To someone familiar only with Barth’s later work and not the details of his violent conversion from protestant liberalism this would seem most surprising. For in his first Critique, Kant repudiates all “dogmatic” claims about God, the soul and immortality as involving an illegitimate transgression of boundaries. Neither the theist nor the atheist has any genuine knowledge of the things they debate just because they have no empirical experience of God, the soul, etc. Without experience all one has is an empty concept to which no reality need correspond.
In the Critique of Practical Reason, which was apparently the text that resonated so strongly with the young Barth, Kant notes that the existence of God, the soul, and personal immorality are practical necessities to guarantee that the virtuous are rewarded for their virtue and the vicious punished. Kant is not contradicting the perspective of the first Critique, however. The God invoked here is not the old mythological God of positive theology; rather this God is a postulation of reason. Kant does not believe that it is possible to “prove” the existence of God the way one might prove the existence of Bigfoot. Rather, what is necessary is the individual’s personal certainty that God exists in order to provide a stimulus for moral behavior. Kant’s overall position on God then is a sort of skeptical agnosticism. One cannot have definitely knowledge of any affirmative proposition about God, but one can and indeed ought to have a “rational faith” in the postulated moral God as the completion of the moral system of Kantian ethics. From such religious view, one can chart a short course towards the decay of protestant theology into social ethics.

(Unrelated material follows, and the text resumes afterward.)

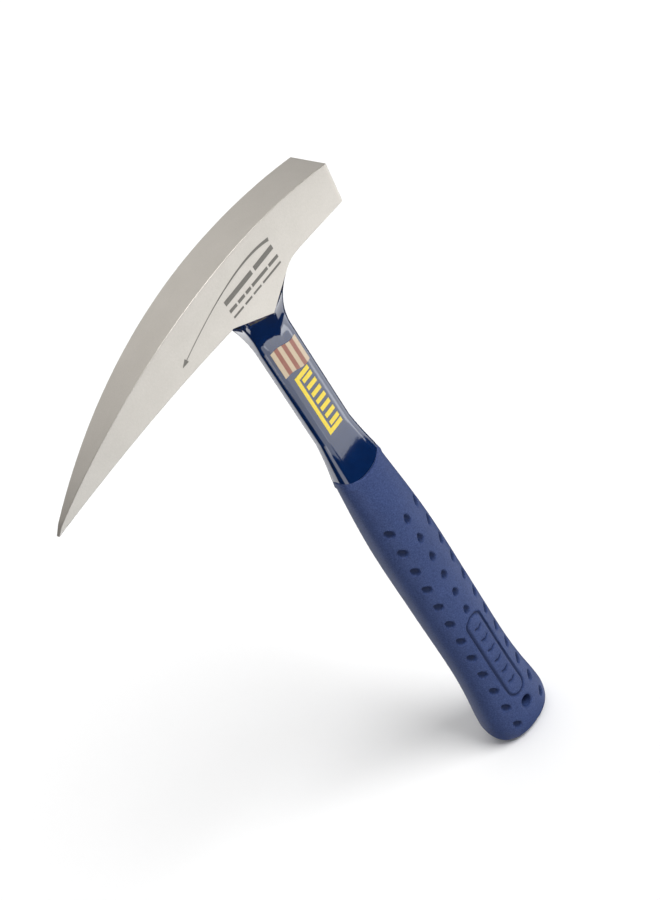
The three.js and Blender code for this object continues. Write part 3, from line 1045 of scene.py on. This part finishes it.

Having worked through the first two Critiques, Barth found himself drawn by the theology of Schleiermacher through Kant (Busch 45). Upon transferring to Marburg, Barth was exposed to the school of Marburg neo-Kantianism through Paul Natorp and Hermann Cohen, and continued his theological studies with Wilhelm Hermann. According to Natorp, this ‘neo-Kantianism’ does not signify a return to any particular Kantian dogma, but rather an attempt to return to a kind of realism against Hegel and the German idealists. (Bruce McCormack labels the epistemological position Barth derived from the Neo-Kantian reaction to Hegel “critically-realistic” and “dialectical” - cf. McCormack’s Karl Barth’s Critically Realistic Dialectical Theology)

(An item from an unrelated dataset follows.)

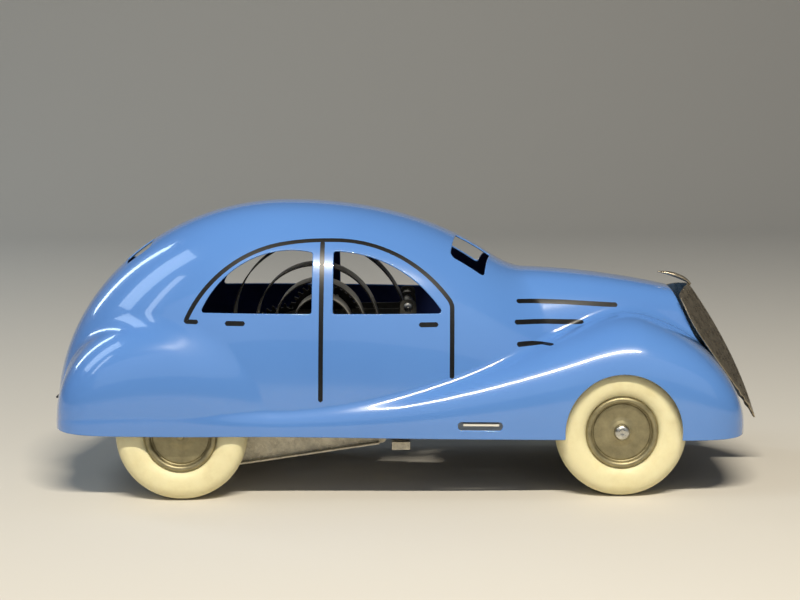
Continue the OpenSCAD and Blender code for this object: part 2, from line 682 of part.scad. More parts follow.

Barth’s own statements in Protestant Theology in the 19th Century indicate his own preference for Kant over against the later German philosophical tradition because Kant was the first to recognize the limits of the enlightenment and rationalism, against Voltaire and Leibniz, limits which Schleiermacher and Hegel did not respect (267).
For Barth, Kant’s criticism of the limits of human knowledge provides a definitive turn away from the old protestant orthodoxy as well as the naïve version of enlightenment.

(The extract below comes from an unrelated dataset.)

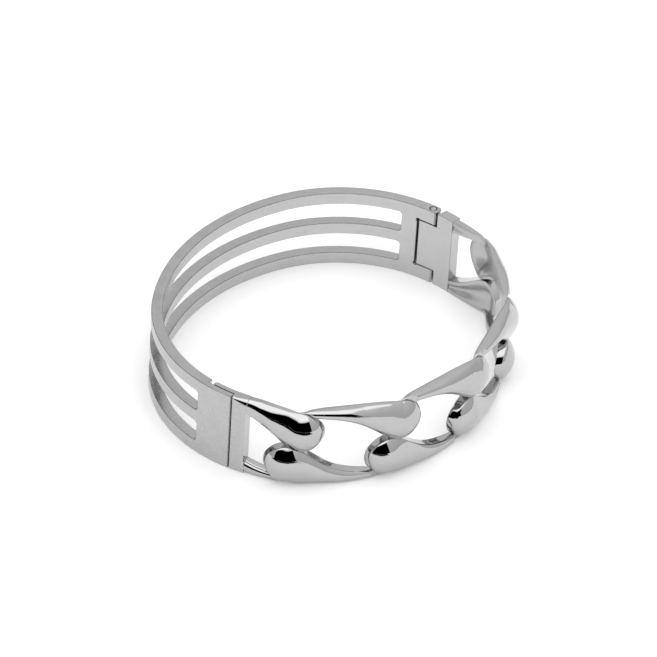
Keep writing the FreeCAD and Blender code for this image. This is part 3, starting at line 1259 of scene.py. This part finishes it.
# ---- finishes ------------------------------------------------------------------------
@dataclass(frozen=True)
class SteelFinish:
    """Bare steel: colour, gloss, the marks that its last working left, and a painted shade on outward
    faces and the slots' upward walls.

    Shares are fractions of the tone, scales are waves per metre and heights are metres.
    A pair such as wall_none and wall_full gives the facing at which a mark starts and is full.
    """

    name: str
    grey: float
    roughness: float
    cloud: float
    grain: float
    grain_bump: float
    wave_bump: float
    grain_round: float = 40.0
    grain_across: float = 9000.0
    rough_inside: float = 0.0
    speckle: float = 0.0
    # painted shade: the darker tone given to outward faces and the slots' upward walls
    painted_shade_tone: float = 1.0
    coarser: float = 0.07
    mirror: float = 0.035
    green_share: float = 0.996
    rough_least: float = 0.75
    rough_most: float = 1.35
    inside_full: float = -0.55
    inside_none: float = -0.15
    outside_none: float = 0.3
    outside_full: float = 0.8
    wall_none: float = 0.6
    wall_full: float = 0.9
    wall_share: float = 0.5
    wall_below: float = 0.0135
    wall_top: float = 0.0139
    cloud_scale: float = 420.0
    wave_scale: float = 150.0
    fleck_scale: float = 2600.0
    wave_height: float = 0.0004
    grain_height: float = 0.00002

    def level_part(self, board: NodeBoard, place: Socket) -> Socket:
        """Place with its height taken out."""
        return board.vector("MULTIPLY", place, (1.0, 1.0, 0.0)).outputs[0]

    def grain_place(self, board: NodeBoard) -> Socket:
        """Coordinates that are long round the bangle and short across it, for brushing.

        Args:
            board: Board of the material's tree.

        Returns:
            The coordinates' socket.
        """
        place = board.add("ShaderNodeTexCoord").outputs["Object"]
        split = board.add("ShaderNodeSeparateXYZ", {0: place}).outputs
        turn = board.math("ARCTAN2", split["Y"], split["X"])
        radius = board.vector("LENGTH", self.level_part(board, place)).outputs["Value"]
        around = board.product(turn, self.grain_round)
        outwards = board.product(radius, self.grain_across)
        upwards = board.product(split["Z"], self.grain_across)
        return board.add("ShaderNodeCombineXYZ", {0: around, 1: outwards, 2: upwards}).outputs[0]

    def facing(self, board: NodeBoard) -> Socket:
        """How far a face looks away from the bangle's middle: 1 straight out, -1 straight in.

        Args:
            board: Board of the material's tree.

        Returns:
            The number's socket.
        """
        coordinates = board.add("ShaderNodeTexCoord").outputs
        flat = self.level_part(board, coordinates["Object"])
        outwards = board.vector("NORMALIZE", flat).outputs[0]
        return board.vector("DOT_PRODUCT", outwards, coordinates["Normal"]).outputs["Value"]

    def coarse_and_shaded_places(self, board: NodeBoard) -> Socket:
        """One on outward faces and a half on the slots' upward walls, which are left coarser and are
        darkened by a painted shade.

        Args:
            board: Board of the material's tree.

        Returns:
            The number's socket.
        """
        coordinates = board.add("ShaderNodeTexCoord").outputs
        upward = board.add("ShaderNodeSeparateXYZ", {0: coordinates["Normal"]}).outputs["Z"]
        height = board.add("ShaderNodeSeparateXYZ", {0: coordinates["Object"]}).outputs["Z"]
        below_top = board.ramp(height, self.wall_below, self.wall_top, self.wall_share, 0.0)
        walls = board.product(board.ramp(upward, self.wall_none, self.wall_full), below_top)
        outside = board.ramp(self.facing(board), self.outside_none, self.outside_full)
        return board.math("MAXIMUM", walls, outside)

    def make(self, worn: bool = False) -> Material:
        """Node material of the finish.

        Args:
            worn: The piece's polish attribute takes the surface from this finish to a mirror.

        Returns:
            The material.
        """
        material, board = new_material(self.name)
        place = board.add("ShaderNodeTexCoord").outputs["Object"]
        cloud = board.noise(place, self.cloud_scale, detail=4.0, roughness=0.6)
        wave = board.noise(place, self.wave_scale, detail=1.0)
        grain = board.noise(self.grain_place(board), 1.0, detail=3.0, roughness=0.65)
        clouds = board.ramp(cloud, *NOISE_SPAN, 1.0 - self.cloud, 1.0 + self.cloud)
        grains = board.ramp(grain, *NOISE_SPAN, 1.0 - self.grain, 1.0 + self.grain)
        tone = board.product(clouds, grains)
        smoothest, roughest = self.roughness * self.rough_least, self.roughness * self.rough_most
        rough = board.ramp(cloud, *GLOSS_SPAN, smoothest, roughest)
        strength = self.grain_bump
        if self.rough_inside:
            facing, limits = self.facing(board), (self.inside_full, self.inside_none)
            rough = board.ramp(facing, *limits, self.rough_inside, rough)
        if self.speckle:
            coarse_and_shaded = self.coarse_and_shaded_places(board)
            fleck_and_shade = board.noise(place, self.fleck_scale, detail=3.0, roughness=0.7)
            # painted shade: outward faces and the slots' upward walls are darkened to the lower tone,
            # with flecks
            low, high = self.painted_shade_tone - self.speckle, self.painted_shade_tone + self.speckle
            fleck_and_shade = board.ramp(fleck_and_shade, *NOISE_SPAN, low, high)
            tone = board.product(tone, board.ramp(coarse_and_shaded, 0.0, 1.0, 1.0, fleck_and_shade))
            rough = board.math("MULTIPLY_ADD", coarse_and_shaded, self.coarser, rough)
        if worn:
            polish = board.add("ShaderNodeAttribute", attribute_name="polish").outputs["Fac"]
            rough = board.ramp(polish, 0.0, 1.0, rough, self.mirror)
            strength = board.ramp(polish, 0.0, 1.0, self.grain_bump, 0.0)
        grey = board.product(tone, self.grey)
        shades = {0: grey, 1: board.product(grey, self.green_share), 2: grey}
        colour = board.add("ShaderNodeCombineColor", shades).outputs[0]
        waves = {"Strength": self.wave_bump, "Distance": self.wave_height, "Height": wave}
        waved = board.add("ShaderNodeBump", waves).outputs[0]
        marks = {"Strength": strength, "Distance": self.grain_height, "Height": grain, "Normal": waved}
        normal = board.add("ShaderNodeBump", marks).outputs[0]
        look = {"Base Color": colour, "Roughness": rough, "Normal": normal, "Metallic": 1.0}
        shader = board.add("ShaderNodeBsdfPrincipled", look)
        board.add("ShaderNodeOutputMaterial", {0: shader.outputs[0]})
        return material


POLISHED = SteelFinish(
    name="polished_steel",
    grey=0.48,
    roughness=0.03,
    cloud=0.02,
    grain=0.015,
    grain_bump=0.05,
    wave_bump=0.012,
    rough_inside=0.3,
)
SATIN = SteelFinish(
    name="satin_steel",
    grey=0.515,
    roughness=0.2,
    cloud=0.03,
    grain=0.035,
    grain_bump=0.2,
    wave_bump=0.015,
    grain_round=14.0,
    speckle=0.035,
    # painted shade: outward faces and slot walls are given a darker tone
    painted_shade_tone=0.93,
)
# painted shade: the eased corners get a far darker grey than the faces, so they show as dark lines
PAINTED_SHADE_EDGE = SteelFinish(
    name="eased_edge_painted_shade",
    grey=0.27,
    roughness=0.07,
    cloud=0.04,
    grain=0.04,
    grain_bump=0.05,
    wave_bump=0.01,
)
PIN = SteelFinish(
    name="pin_steel",
    grey=0.5,
    roughness=0.14,
    cloud=0.05,
    grain=0.08,
    grain_bump=0.4,
    wave_bump=0.01,
)


def main() -> None:
    """Builds the scene in order."""
    logging.basicConfig(level=logging.INFO, format="%(name)s %(message)s")
    StudioCamera().make()
    # edge is the darker steel that paints shade lines on the eased corners
    polished, satin, pin, edge = POLISHED.make(), SATIN.make(), PIN.make(), PAINTED_SHADE_EDGE.make()
    EasedPart("rear_band", "rear_half", "satin_steel").make(satin, edge)
    EasedPart("hinge_plate", "front_half", "satin_steel", ease=0.05).make(satin, edge)
    EasedPart("hinge_pin", "rear_half", "pin_steel", ease=0.15).make(pin, edge)
    chain = LinkChain()
    chain.make(polished)
    ClaspPlate(chain).make(SATIN.make(worn=True))
    Studio().make()
    bpy.context.scene.view_settings.view_transform = "Standard"


if __name__ == "__main__":
    main()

“With Kant and from Kant onwards the human use of reason has left the broad way and finds itself with the ‘strait gate’. This was also, and particularly, true of theology. From now on theology would no longer be able to formulate its tenets, no matter on what foundation it might base them, without having acquired a clear conception of the method of reason, which it also uses in the construction of its tenets. Any theology which had not at least faced this question and presented its credentials was backward, from now on, superseded in its relation to the age, no matter how valuable or worthless it might otherwise be” (Protestant Theology, 273).Barth takes the Kantian critique to be a decisive refutation. However, he rejects the idea that the Kantian critical project could somehow impugn the truth of the Christian faith. Rather, Barth understands the critical project to draw the boundaries of mere reason which theology can happily step over. Whether Kant would agree with this theological high-step, of course, is a different question.
Barth traces three possible responses to the critical project, which outlines successive changes in his own approach throughout his career:
- Accommodation Interpretation. On the accommodation interpretation, the premises of Kant’s thought (in the neo-Kantian realist interpretation, presumably) are substantially correct and the job of theology is to accommodate itself to the new philosophical regime. Barth names Ritschl and Hermann, the primary teachers of his student days as a liberal at Marburg as proponents of this approach.
- Romantic Interpretation. On this interpretation, Kant might have provided an accurate philosophical system, but he has missed something essential: the religious feeling. Schleiermacher, of course, is the figure Barth names here and the figure which most inspired Barth’s own study after his encounter with the Critique of Practical Reason.
- Insufficiency Interpretation. On this interpretation, there is something insufficient, at least for the theologian, about Kant’s configuration of the relationship between theology and philosophy. For Kant, in the final analysis, religion is just the coping-stone to hold together the edifice of moral philosophy.
“If the reality of religion is confined to that which is subjected to the self-critique of reason, then religion is that which is fitting to the ideally practical nature of pure reason, and that only” (305).This is a conclusion which the theologian cannot abide. At this point the theologian has nothing to do but to renounce Kant as a guide for her own thinking. This third possible reaction to Kant marks the mature Barth’s own response and,
“in a word, [it] consist in theology resigning itself to stand on its own feet in relation to philosophy in theology recognizing the point of departure for its method in revelation just as decidedly as philosophy sees its point of departure in reason” (307)Barth accepts that this pushes his back up against the wall of fideism. Barth cites with approval a statement of Kant’s: “The biblical theologian proves that God exists by means of the fact that he has spoken in the Bible” (312). Kant means to ridicule the biblical theologian by the vicious circularity involved in the statement, but Barth accepts it as a programmatic statement of his own position.
How then shall we evaluate Barth’s position in relation to Kant’s? It seems that he faces an unattractive dilemma. Either he must reject Kant on philosophical grounds, which is a modified version of position 1 or 2 above or he must accept this fideistic circularity. Barth rejects the first task for, “it is not for the theologian to conduct himself as if he were in a position to propound a philosophy . . . and to pull a philosopher’s work to pieces,” especially if that philosopher is Kant (308). Therefore, theology must embrace this circularity.
For my part, I think Barth still cedes too much ground to Kant. If he is willing to say that Kant must be wrong about religion because Kant’s philosophy of religion is insufficient, why does he not also challenge Kant’s critique of knowledge on the same grounds? It may be, of course, that Barth simply sees no reason why he needs to reject the Kantian theoretical philosophy on theological grounds because he interprets Kant as being neutral between faith and disbelief.
On the contrary, it seems to me that there are good reasons to want to reject Kant’s theoretical philosophy because I understand Kant’s theoretical philosophy to install a sort of permanent metaphysical skepticism which viciously undercuts any attempt to insist that the fundamental doctrines of Christianity are actually true in the sense of representing a real state of affairs. If you take this more negative assessment of Kant--and I think you should--then I think it becomes necessary to reject the entire framework of the debate. At this point one is left with two options: rejecting philosophy as such through a fideism much more severe than Barth’s or “beginning again at the beginning” in the realm of philosophy as well as in theology.